あなたにこれをススメたい

アニメやラノベの感想とたまに備忘録

履修後 劇場版レビュースタァライト感想 約束のその先へ

f:id:kimuchang:20210705001842j:plain


1週間でTV版と総集編映画の「ロンド・ロンド・ロンド」を履修しての2回目の「劇場版レビュースタァライト」もめちゃくちゃ面白かった!

特に最後の愛城華恋のレビューがめちゃくちゃわかりいな理解できて凄く熱かった。
というか、この劇場版で描かれている華恋の過去がほほとんどオリジナルなことに改めてびっくりした。

この劇場版が約束のその先へ歩みを進める話なのでひかりが関わってない、華恋だけが持つ過去の話をするのはそりゃそうだろうといえばそうだが、初見のときは「TV版の復習をずいぶん入れてるんだろうな〜」と勝手に思っていたので本当に驚いた。

TV版の時の不満点として華恋が勝つ理由が「ひかりとの約束」に全振りなのが納得いかない。というのがあったのだけどそれに対するアンサーとして華恋が積み上げてきたものがて提示させされたうえ上での東京タワーを(約束)をぶっ壊す再生産のシーンは凄くグッときた。

初見の時は急に死んで、再生産される華恋に「?」という感じだったのだけど、ひかりとのスタァライトを終えたという前提を理解したことですごく意味の通る場面になった。
というか、初見の人に必要な唯一の前知識は「華恋とひかりは約束した運命のステージを終えている」という1点だと思う。初見の時は結局2人はステージを行っていないのか?とまで考えたので。

そして、ラストは東京タワーが折れてポジション・ゼロへと突き刺さって華恋の約束をめぐる物語を終えたということなのだろうけど、これも初見では全くわからない要素だった。
そもそも、劇場版ではポジション・ゼロがちゃんと説明されないので初見の時は「このT字なんだ?」という感じだった。

TV版ではイマイチ好きになれなかった愛城華恋をちゃんと好きになれた、素晴らしいレビューと過去編だった。

 

今回の履修後でやっぱり素晴らしかったのは天堂真矢と西條クロディーヌのレビューだ。

これは初見の時もNo.1とNo.2のぶつかり合いとして熱く、美しい闘いでめちゃくちゃ良かったのだが、TV版で「天堂真矢は負けてない」を見ているとより一層グッとくるレビューだった。

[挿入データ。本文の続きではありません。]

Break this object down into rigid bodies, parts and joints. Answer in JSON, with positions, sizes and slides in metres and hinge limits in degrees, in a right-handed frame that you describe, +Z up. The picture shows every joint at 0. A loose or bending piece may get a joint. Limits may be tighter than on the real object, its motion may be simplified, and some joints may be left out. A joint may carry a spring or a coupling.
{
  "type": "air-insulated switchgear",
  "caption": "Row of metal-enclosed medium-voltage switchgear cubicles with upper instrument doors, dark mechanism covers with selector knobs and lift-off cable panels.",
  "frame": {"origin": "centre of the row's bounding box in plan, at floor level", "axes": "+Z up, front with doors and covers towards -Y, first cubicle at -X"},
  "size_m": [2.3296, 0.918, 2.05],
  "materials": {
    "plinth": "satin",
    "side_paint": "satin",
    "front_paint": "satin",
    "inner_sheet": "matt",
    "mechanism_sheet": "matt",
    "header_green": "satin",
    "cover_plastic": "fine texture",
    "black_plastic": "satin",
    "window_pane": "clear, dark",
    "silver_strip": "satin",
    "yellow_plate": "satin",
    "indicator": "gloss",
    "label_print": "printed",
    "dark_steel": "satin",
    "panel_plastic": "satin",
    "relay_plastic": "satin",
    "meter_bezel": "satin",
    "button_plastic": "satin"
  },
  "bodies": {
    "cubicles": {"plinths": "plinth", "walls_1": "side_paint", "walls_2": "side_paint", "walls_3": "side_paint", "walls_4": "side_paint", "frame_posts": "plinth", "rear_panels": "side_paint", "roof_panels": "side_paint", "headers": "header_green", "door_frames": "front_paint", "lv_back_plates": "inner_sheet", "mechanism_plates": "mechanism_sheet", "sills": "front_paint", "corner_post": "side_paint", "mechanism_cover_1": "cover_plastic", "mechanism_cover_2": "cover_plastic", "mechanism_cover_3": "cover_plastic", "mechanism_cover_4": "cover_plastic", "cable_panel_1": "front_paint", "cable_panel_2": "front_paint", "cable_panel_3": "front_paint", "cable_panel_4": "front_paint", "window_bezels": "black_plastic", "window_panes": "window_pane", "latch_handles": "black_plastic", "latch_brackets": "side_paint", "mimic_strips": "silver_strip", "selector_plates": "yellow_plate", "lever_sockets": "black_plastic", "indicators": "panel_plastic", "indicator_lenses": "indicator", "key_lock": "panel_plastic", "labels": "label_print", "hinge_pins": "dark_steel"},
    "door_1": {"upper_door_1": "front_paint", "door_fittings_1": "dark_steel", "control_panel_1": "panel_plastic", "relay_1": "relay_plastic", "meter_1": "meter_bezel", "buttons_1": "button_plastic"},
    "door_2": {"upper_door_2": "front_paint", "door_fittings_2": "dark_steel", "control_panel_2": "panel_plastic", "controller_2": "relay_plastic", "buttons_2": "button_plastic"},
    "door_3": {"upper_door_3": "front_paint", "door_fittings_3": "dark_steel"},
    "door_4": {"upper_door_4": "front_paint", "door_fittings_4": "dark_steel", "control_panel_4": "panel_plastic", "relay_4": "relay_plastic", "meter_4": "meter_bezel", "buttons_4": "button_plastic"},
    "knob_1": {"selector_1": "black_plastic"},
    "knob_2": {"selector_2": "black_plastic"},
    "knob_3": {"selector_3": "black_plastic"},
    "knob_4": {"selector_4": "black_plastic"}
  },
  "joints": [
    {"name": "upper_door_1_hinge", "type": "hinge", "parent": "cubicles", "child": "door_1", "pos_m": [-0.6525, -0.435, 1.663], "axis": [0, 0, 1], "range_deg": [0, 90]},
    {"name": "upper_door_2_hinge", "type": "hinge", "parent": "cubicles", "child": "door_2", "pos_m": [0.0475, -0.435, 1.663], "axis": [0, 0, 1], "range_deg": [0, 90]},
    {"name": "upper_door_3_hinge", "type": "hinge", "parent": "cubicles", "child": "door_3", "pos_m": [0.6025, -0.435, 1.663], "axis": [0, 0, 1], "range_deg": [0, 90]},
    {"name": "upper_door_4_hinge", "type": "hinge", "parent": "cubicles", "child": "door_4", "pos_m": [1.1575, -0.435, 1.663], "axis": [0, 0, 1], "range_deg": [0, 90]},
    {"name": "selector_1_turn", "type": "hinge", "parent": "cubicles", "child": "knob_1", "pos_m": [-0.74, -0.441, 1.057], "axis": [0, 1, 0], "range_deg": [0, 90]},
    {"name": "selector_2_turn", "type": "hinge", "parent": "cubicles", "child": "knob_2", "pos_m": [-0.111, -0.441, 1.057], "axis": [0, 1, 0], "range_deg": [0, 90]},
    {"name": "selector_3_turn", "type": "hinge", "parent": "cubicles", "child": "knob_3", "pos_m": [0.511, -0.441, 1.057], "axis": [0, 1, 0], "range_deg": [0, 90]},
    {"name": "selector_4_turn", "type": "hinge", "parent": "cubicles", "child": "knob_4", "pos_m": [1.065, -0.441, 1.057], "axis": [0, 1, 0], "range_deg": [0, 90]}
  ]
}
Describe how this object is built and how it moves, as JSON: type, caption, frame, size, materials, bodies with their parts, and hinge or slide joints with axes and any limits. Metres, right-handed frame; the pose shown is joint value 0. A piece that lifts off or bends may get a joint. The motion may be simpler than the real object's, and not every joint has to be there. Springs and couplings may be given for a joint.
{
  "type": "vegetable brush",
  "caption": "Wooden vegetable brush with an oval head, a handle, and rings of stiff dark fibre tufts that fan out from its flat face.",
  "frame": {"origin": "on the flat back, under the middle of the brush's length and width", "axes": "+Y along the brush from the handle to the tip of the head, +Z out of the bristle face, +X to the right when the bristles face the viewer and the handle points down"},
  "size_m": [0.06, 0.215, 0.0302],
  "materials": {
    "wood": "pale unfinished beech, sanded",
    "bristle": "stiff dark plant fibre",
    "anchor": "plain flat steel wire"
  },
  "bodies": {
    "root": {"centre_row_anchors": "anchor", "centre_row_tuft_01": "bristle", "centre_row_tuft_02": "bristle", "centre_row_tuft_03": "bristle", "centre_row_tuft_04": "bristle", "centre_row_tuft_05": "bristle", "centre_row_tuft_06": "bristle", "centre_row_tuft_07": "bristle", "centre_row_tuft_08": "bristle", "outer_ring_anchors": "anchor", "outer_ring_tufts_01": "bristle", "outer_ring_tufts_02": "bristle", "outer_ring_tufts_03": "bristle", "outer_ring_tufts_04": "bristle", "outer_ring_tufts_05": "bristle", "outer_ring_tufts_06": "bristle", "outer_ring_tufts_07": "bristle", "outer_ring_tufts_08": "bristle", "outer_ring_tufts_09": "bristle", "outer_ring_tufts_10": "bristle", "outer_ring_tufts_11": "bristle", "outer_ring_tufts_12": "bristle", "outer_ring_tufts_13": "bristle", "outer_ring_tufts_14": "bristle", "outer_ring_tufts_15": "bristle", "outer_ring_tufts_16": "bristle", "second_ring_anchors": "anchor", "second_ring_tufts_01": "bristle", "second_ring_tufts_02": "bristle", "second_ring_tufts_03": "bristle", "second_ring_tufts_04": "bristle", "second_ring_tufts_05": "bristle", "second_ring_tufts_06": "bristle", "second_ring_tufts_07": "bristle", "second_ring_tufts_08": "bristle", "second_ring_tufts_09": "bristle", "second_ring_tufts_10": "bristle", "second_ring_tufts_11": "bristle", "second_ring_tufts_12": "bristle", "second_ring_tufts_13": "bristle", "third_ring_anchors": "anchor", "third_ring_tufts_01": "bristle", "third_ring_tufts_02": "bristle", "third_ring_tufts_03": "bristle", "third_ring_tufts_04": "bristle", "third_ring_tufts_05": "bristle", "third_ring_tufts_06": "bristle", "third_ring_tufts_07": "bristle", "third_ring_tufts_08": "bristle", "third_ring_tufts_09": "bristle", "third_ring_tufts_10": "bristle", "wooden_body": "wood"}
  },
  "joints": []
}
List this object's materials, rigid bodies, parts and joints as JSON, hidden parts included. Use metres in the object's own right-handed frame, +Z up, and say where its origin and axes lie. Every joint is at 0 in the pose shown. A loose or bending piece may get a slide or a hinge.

クロディーヌと真矢の「あなた今とっても可愛いわ」「私はいつだって可愛い」のやりとりが真矢がクロディーヌの泣き顔を可愛いと言った時の意趣返しというのもわかって良かった。

TV版では実現しなかった幻のレビューがこうして劇場版の素晴らしい作画と演出で楽しめるなんて、TV版からリアルタイムで追っていた人たちも報われているだろう。

ただ、天堂真矢が動物将棋が弱いというのが何のための描写だったのかがわからなかった。

その場かぎりで燃え尽きるタイプなので、中・長期的な戦略が立てられないとかそういう話なのだろうか。

 

全くわからなかった要素としては第101回聖翔祭の大決起集会で雨宮が未完の脚本を披露するシーンがある。

初見の時はてっきりこの聖翔祭を巡って何か物語が巻き起こるのかと思っていたら、聖翔祭自体はレビューと一切関係ないという展開にめちゃくちゃ驚いた。

レビューとは一見全く関係のないけれど、かなり印象的なこの未完の脚本のシーンはこじつけるならこの劇場版自体のメタファーなのだろうか。

未完の脚本ゆえに物語の結末はまだないけれど、A組の役者たちは「このセリフが言いたい」と次々にその場で演技を始める。

これは物語が完結しなくても、印象的なセリフなどがあれば物語として存在する価値があるということなのではないか。
この劇場版もおよそ物語といえるものはなく、キャラクターたちが己の本音をぶつけ合うためだけにレビューが開かれる。
TV版ではレビューはあくまでもオーディションのために行われていた。しかし、劇場版のレビューは観客たち(劇場版を待っていた映画館に来ている人々)のためだけに開かれた断片的なレビューの集まりにせざるを得なかった。
そのことを未完の脚本で表現したのではないかと言えなくもないかと考えるが、ちょっと自分でもすんなり飲み込める解釈ではないので他の人の感想も見てみたい。

 

TV版で描ききれなかったキャラ同士のぶつかり合いをあえて物語の文脈に載せずに、観客に応えるという体でレビューの決着そのものが意味を持ちすぎないようにした大胆な映画だったがそれゆえに初見でもエモーショナルなセリフの応酬と美しい作画と演出で楽しめるし、TV版から追ってきた人間は実現しなかったキャラ同士のレビューに心踊らせることができる素晴らしいものになっていた。

 

「映像」という総合芸術だからこその強みを生かしまくった最高の映像でした!